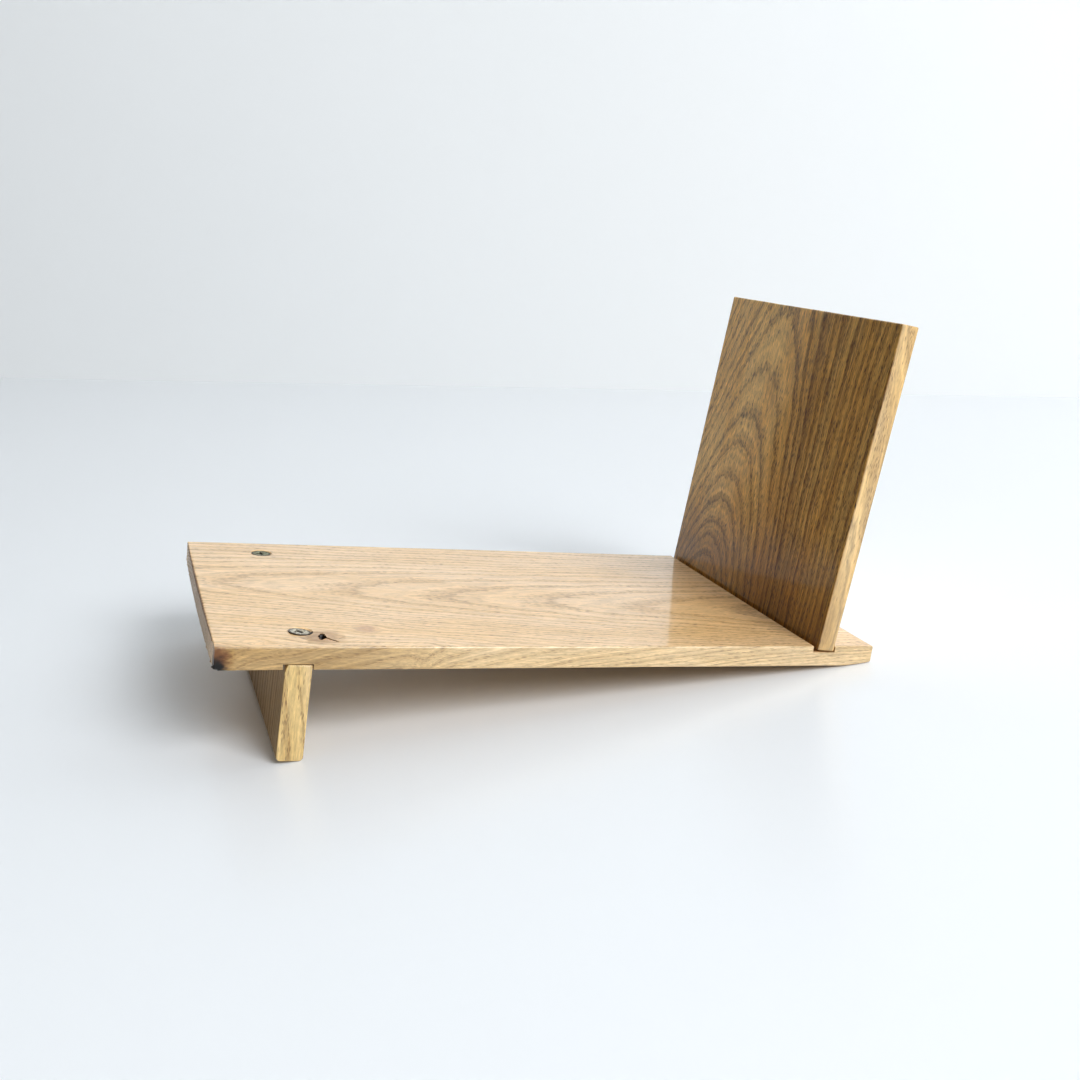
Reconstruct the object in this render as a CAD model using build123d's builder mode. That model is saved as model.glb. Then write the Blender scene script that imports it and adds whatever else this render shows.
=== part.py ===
from build123d import *
from math import cos, radians, sin, tan
import os

# Tilted wooden book stand: a base board carries an upright board in a cross dado near its low end and a
# foot board in a dado under its high end. Two screws hold each of them.
#
# Places on the base board are (s, n): s along the deck from the high end, n along the deck's normal, with
# the deck at n = 0. In the part's frame +X runs towards the upright, +Y away from the front edge, +Z up.

# Base board
board_length = 300.0
board_width = 151.5
board_thickness = 10.0
deck_tilt = 8.7  # degrees, the deck falls towards +X
heel_flat = 6.0  # sole facet under the low end, parallel to the shelf
heel_arc_length = 12.0  # curve that leads from the underside into the facet

# Upright board
upright_thickness = 9.3
upright_height = 150.6
upright_lean = 4.7  # degrees back from the deck's normal
upright_dado_start = 267.3
upright_dado_end = 278.7
upright_dado_depth = 3.0

# Foot board
foot_thickness = 11.0
foot_lean = 1.4  # degrees, the sole stands out towards the high end
foot_start = 28.2
foot_dado_start = 27.6
foot_dado_end = 39.3
foot_dado_depth = 2.6
foot_sole_radius = 2.0
foot_shoulder_width = 1.0  # bevel along the top of the foot's outer face
foot_shoulder_height = 3.4

# Arrises eased with sandpaper
eased = 0.8
eased_end = 0.5

# Small knot that has fallen out beside the front foot screw
knot_s = 44.0
knot_from_front_edge = 12.0
knot_width = 2.4
knot_length = 7.2
knot_depth = 4.0

# Countersunk wood screws
screw_length = 30.0
head_diameter = 9.0
head_rim = 0.35
shank_diameter = 3.4
core_diameter = 2.9
thread_diameter = 4.5
thread_pitch = 2.2
thread_flank = 0.9  # width of the thread's root along the core
thread_length = 17.0
thread_run_in = 0.6  # plain core between the thread and the shank
point_length = 4.0
recess_span = 4.9  # cross recess, from wing tip to wing tip
recess_wing = 1.05
recess_floor_span = 2.0
recess_floor_wing = 0.7
recess_depth = 2.6

# Screw places
screw_inset = 18.2  # from the long edges
foot_screw_s = 34.8
foot_screw_sink = 0.25
crooked_screw_tilt = 5.0  # degrees, the front foot screw went in off square
crooked_screw_bearing = 35.0  # degrees from +X along the deck, the way its head leans
crooked_screw_shift = 1.2
crooked_screw_sink = 0.05
upright_screw_sink = 0.6
recess_turns = {
    "foot_screw_front": 28.0,
    "foot_screw_back": 12.0,
    "upright_screw_front": 40.0,
    "upright_screw_back": 71.0,
}

# Clearances
shank_clearance = 0.6
head_clearance = 0.1
thread_clearance = 0.1


def direction(angle):
    """Unit vector in the XZ plane: +X turned down by the angle, in degrees."""
    return Vector(cos(radians(angle)), 0, -sin(radians(angle)))


def side_plane(origin, tilt):
    """Plane of a side view: x falls by the tilt, y is its normal in the XZ plane, z faces the front."""
    return Plane(origin=origin, x_dir=direction(tilt), z_dir=(0, -1, 0))


# The low end's sole facet lies on z = 0, and the part is centred on its own width and length
heel_radius = heel_arc_length / radians(deck_tilt)
heel_run = heel_radius * sin(radians(deck_tilt)) + heel_flat * cos(radians(deck_tilt))
heel_rise = heel_radius * (1 - cos(radians(deck_tilt))) + heel_flat * sin(radians(deck_tilt))
high_end_z = board_length * sin(radians(deck_tilt)) + (board_thickness - heel_rise) * cos(radians(deck_tilt))

uncentred = side_plane((0, 0, high_end_z), deck_tilt)
upright_foot_s = upright_dado_end - upright_dado_depth * tan(radians(upright_lean))
upright_angle = deck_tilt + upright_lean
upright_corner = uncentred.from_local_coords((upright_foot_s, -upright_dado_depth))
upright_round = direction(upright_angle) * (upright_thickness - eased) + direction(
    upright_angle - 90
) * (upright_height - eased)
back_reach = (
    upright_corner.X - upright_thickness * cos(radians(upright_angle)) + upright_round.X + eased
)
front_reach = -(board_thickness - eased_end) * sin(radians(deck_tilt)) + eased_end * (
    cos(radians(deck_tilt)) - 1
)
high_end = Vector(-(back_reach + front_reach) / 2, 0, high_end_z)

board_side = side_plane(high_end, deck_tilt)
deck = Plane(origin=high_end, x_dir=direction(deck_tilt), z_dir=direction(deck_tilt - 90))
upright_side = side_plane(
    board_side.from_local_coords((upright_foot_s, -upright_dado_depth)), upright_angle
)
foot_angle = deck_tilt + foot_lean
foot_top = board_side.from_local_coords((foot_start, foot_dado_depth - board_thickness))
foot_side = side_plane(foot_top, foot_angle)

# The foot's length follows from the tilt: the rounded inner edge of its sole just touches z = 0
foot_height = foot_sole_radius + (
    foot_top.Z
    - (foot_thickness - foot_sole_radius) * sin(radians(foot_angle))
    - foot_sole_radius
) / cos(radians(foot_angle))
print(f"foot height {foot_height:.2f}, high end z {high_end_z:.2f}, origin shift {high_end.X:.2f}")


def seat_plane(name, s, n, y, outward):
    """Plane across a screw's head: its z leaves the head, its x follows a wing of the cross recess."""
    origin = board_side.from_local_coords((s, n, -y))
    wing = Vector(0, 1, 0).cross(outward).rotate(Axis(origin, outward), recess_turns[name])
    return Plane(origin=origin, x_dir=wing, z_dir=outward)


screw_y = board_width / 2 - screw_inset
upright_screw_s = (
    upright_foot_s
    - upright_thickness / 2 / cos(radians(upright_lean))
    - (board_thickness - upright_dado_depth) * tan(radians(upright_lean))
)
crooked_lean = deck.x_dir * cos(radians(crooked_screw_bearing)) + deck.y_dir * sin(
    radians(crooked_screw_bearing)
)
crooked_outward = (deck.z_dir + crooked_lean * tan(radians(crooked_screw_tilt))).normalized()

screw_seats = {}
for name, s, n, y, outward in (
    (
        "foot_screw_front",
        foot_screw_s + crooked_screw_shift,
        -crooked_screw_sink,
        -screw_y,
        crooked_outward,
    ),
    ("foot_screw_back", foot_screw_s, -foot_screw_sink, screw_y, deck.z_dir),
    (
        "upright_screw_front",
        upright_screw_s,
        upright_screw_sink - board_thickness,
        -screw_y,
        -upright_side.y_dir,
    ),
    (
        "upright_screw_back",
        upright_screw_s,
        upright_screw_sink - board_thickness,
        screw_y,
        -upright_side.y_dir,
    ),
):
    screw_seats[name] = seat_plane(name, s, n, y, outward)
foot_seats = [screw_seats["foot_screw_front"], screw_seats["foot_screw_back"]]
upright_seats = [screw_seats["upright_screw_front"], screw_seats["upright_screw_back"]]


# Base board: a plank with its heel curved up to the shelf, two cross dados, four screw holes and a knot hole
with BuildPart() as base_board:
    with BuildSketch(board_side):
        with BuildLine():
            heel_start = (board_length - heel_run, -board_thickness)
            heel = JernArc(start=heel_start, tangent=(1, 0), radius=heel_radius, arc_size=deck_tilt)
            Polyline(
                heel @ 1,
                (board_length, heel_rise - board_thickness),
                (board_length, 0),
                (0, 0),
                (0, -board_thickness),
                heel_start,
            )
        make_face()
    extrude(amount=board_width / 2, both=True)
    long_arrises = base_board.edges().filter_by(board_side, reverse=False).group_by(Axis.Y)
    fillet(long_arrises[0] + long_arrises[-1], eased)
    end_arrises = base_board.edges().filter_by(Axis.Y).group_by(Axis.X)[0]
    fillet(end_arrises, eased_end)
    with BuildSketch(board_side):
        with Locations(((upright_dado_start + upright_dado_end) / 2, 0)):
            Rectangle(upright_dado_end - upright_dado_start, 2 * upright_dado_depth)
        with Locations(((foot_dado_start + foot_dado_end) / 2, -board_thickness)):
            Rectangle(foot_dado_end - foot_dado_start, 2 * foot_dado_depth)
    extrude(amount=board_width, both=True, mode=Mode.SUBTRACT)
    with Locations(*foot_seats, *upright_seats):
        CounterSinkHole(
            radius=(shank_diameter + shank_clearance) / 2,
            counter_sink_radius=head_diameter / 2 + head_rim + head_clearance,
            depth=screw_length,
        )
    with BuildSketch(deck):
        with Locations((knot_s, knot_from_front_edge - board_width / 2)):
            Ellipse(knot_width / 2, knot_length / 2)
    extrude(amount=-knot_depth, mode=Mode.SUBTRACT)
base_board.part.label = "base_board"
export_step(base_board.part, "parts/base_board.step")


# Upright board: stands in the deck's dado and leans back on the dado's far arris
with BuildPart() as upright_board:
    with BuildSketch(upright_side):
        Rectangle(upright_thickness, upright_height, align=(Align.MAX, Align.MIN))
    extrude(amount=board_width / 2, both=True)
    fillet(upright_board.edges(), eased)
    with Locations(*upright_seats):
        Hole(radius=(thread_diameter + thread_clearance) / 2, depth=screw_length + 1)
upright_board.part.label = "upright_board"
export_step(upright_board.part, "parts/upright_board.step")


# Foot board: hangs in the underside's dado, with a rounded sole and a bevelled outer shoulder
with BuildPart() as foot_board:
    with BuildSketch(foot_side):
        Rectangle(foot_thickness, foot_height, align=(Align.MIN, Align.MAX))
    extrude(amount=board_width / 2, both=True)
    shoulder = foot_board.edges().filter_by(Axis.Y).sort_by(Axis.Z)[-1]
    outer_face = foot_board.faces().sort_by(Axis.X)[0]
    chamfer(shoulder, foot_shoulder_height, foot_shoulder_width, reference=outer_face)
    sole_edges = foot_board.edges().filter_by(Axis.Y).sort_by(Axis.Z)[:2]
    fillet(sole_edges, foot_sole_radius)
    with Locations(*foot_seats):
        Hole(radius=(thread_diameter + thread_clearance) / 2, depth=screw_length + 1)
foot_board.part.label = "foot_board"
export_step(foot_board.part, "parts/foot_board.step")


def cross(span, wing):
    """Cross of two bars, the outline of a cross recess."""
    Rectangle(span, wing)
    Rectangle(wing, span)


def wood_screw(seat):
    """Countersunk wood screw with a cross recess; the top of its head lies on the seat plane."""
    axis = Axis(seat.origin, seat.z_dir)
    axial = Plane(origin=seat.origin, x_dir=seat.x_dir, z_dir=-seat.y_dir)
    head_bottom = head_rim + (head_diameter - shank_diameter) / 2
    thread_start = screw_length - point_length - thread_length - thread_run_in
    with BuildPart() as screw:
        with BuildSketch(axial):
            with BuildLine():
                Polyline(
                    (0, 0),
                    (head_diameter / 2, 0),
                    (head_diameter / 2, -head_rim),
                    (shank_diameter / 2, -head_bottom),
                    (shank_diameter / 2, -thread_start),
                    (core_diameter / 2, -thread_start - head_rim),
                    (core_diameter / 2, point_length - screw_length),
                    (0, -screw_length),
                    close=True,
                )
            make_face()
        revolve(axis=axis)
        root = seat.offset(point_length - screw_length).origin
        with BuildLine() as thread:
            Helix(thread_pitch, thread_length, core_diameter / 2, center=root, direction=seat.z_dir)
        helix = thread.line
        with BuildSketch(Plane(origin=helix @ 0, x_dir=helix @ 0 - root, z_dir=helix % 0)):
            with BuildLine():
                Polyline(
                    (-thread_flank / 4, -thread_flank / 2),
                    ((thread_diameter - core_diameter) / 2, 0),
                    (-thread_flank / 4, thread_flank / 2),
                    close=True,
                )
            make_face()
        sweep(path=helix, is_frenet=True)
        with BuildSketch(seat):
            cross(recess_span, recess_wing)
        with BuildSketch(seat.offset(-recess_depth)):
            cross(recess_floor_span, recess_floor_wing)
        loft(mode=Mode.SUBTRACT)
    return screw


for name, seat in screw_seats.items():
    screw = wood_screw(seat)
    screw.part.label = name
    export_step(screw.part, f"parts/{name}.step")
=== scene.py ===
# %% [markdown]
# # A small book stand, from plank to varnish
#
# The stand is three short boards of ring-porous wood. The long one lies tilted as a base, one stands in a
# dado near its low end, and a narrow one hangs under its high end as a foot. Four countersunk screws hold
# them. The CAD model already has every size and fit, so this lesson starts from it and adds what a hand and
# the years give: planed faces that are not quite flat, eased arrises, a rough end, and above all wood
# figure that runs through the whole board.

# %% The fixed frame
import bpy
import math
from mathutils import Matrix, Vector


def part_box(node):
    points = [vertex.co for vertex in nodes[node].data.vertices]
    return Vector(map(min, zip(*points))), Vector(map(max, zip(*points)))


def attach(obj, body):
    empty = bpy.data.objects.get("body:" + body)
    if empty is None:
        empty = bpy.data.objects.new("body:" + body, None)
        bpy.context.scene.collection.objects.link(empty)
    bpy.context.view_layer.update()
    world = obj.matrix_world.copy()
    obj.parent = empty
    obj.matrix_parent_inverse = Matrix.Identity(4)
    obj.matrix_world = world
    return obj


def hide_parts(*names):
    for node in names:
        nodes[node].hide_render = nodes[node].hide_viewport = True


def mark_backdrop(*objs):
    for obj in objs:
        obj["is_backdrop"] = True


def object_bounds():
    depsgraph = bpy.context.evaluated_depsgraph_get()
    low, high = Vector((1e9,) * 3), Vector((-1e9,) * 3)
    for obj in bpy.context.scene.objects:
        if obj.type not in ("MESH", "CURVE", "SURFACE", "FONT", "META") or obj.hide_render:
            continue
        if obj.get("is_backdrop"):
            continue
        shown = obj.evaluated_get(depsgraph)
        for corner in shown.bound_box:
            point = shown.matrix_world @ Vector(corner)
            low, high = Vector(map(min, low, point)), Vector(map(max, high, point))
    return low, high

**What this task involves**
Look back at the data above. Transcribe exactly the lines starting at the line that contains "for name, seat" and ending at the line that contains "bpy.context.view_layer.update()".

**Written reply**
for name, seat in screw_seats.items():
    screw = wood_screw(seat)
    screw.part.label = name
    export_step(screw.part, f"parts/{name}.step")
=== scene.py ===
# %% [markdown]
# # A small book stand, from plank to varnish
#
# The stand is three short boards of ring-porous wood. The long one lies tilted as a base, one stands in a
# dado near its low end, and a narrow one hangs under its high end as a foot. Four countersunk screws hold
# them. The CAD model already has every size and fit, so this lesson starts from it and adds what a hand and
# the years give: planed faces that are not quite flat, eased arrises, a rough end, and above all wood
# figure that runs through the whole board.

# %% The fixed frame
import bpy
import math
from mathutils import Matrix, Vector


def part_box(node):
    points = [vertex.co for vertex in nodes[node].data.vertices]
    return Vector(map(min, zip(*points))), Vector(map(max, zip(*points)))


def attach(obj, body):
    empty = bpy.data.objects.get("body:" + body)
    if empty is None:
        empty = bpy.data.objects.new("body:" + body, None)
        bpy.context.scene.collection.objects.link(empty)
    bpy.context.view_layer.update()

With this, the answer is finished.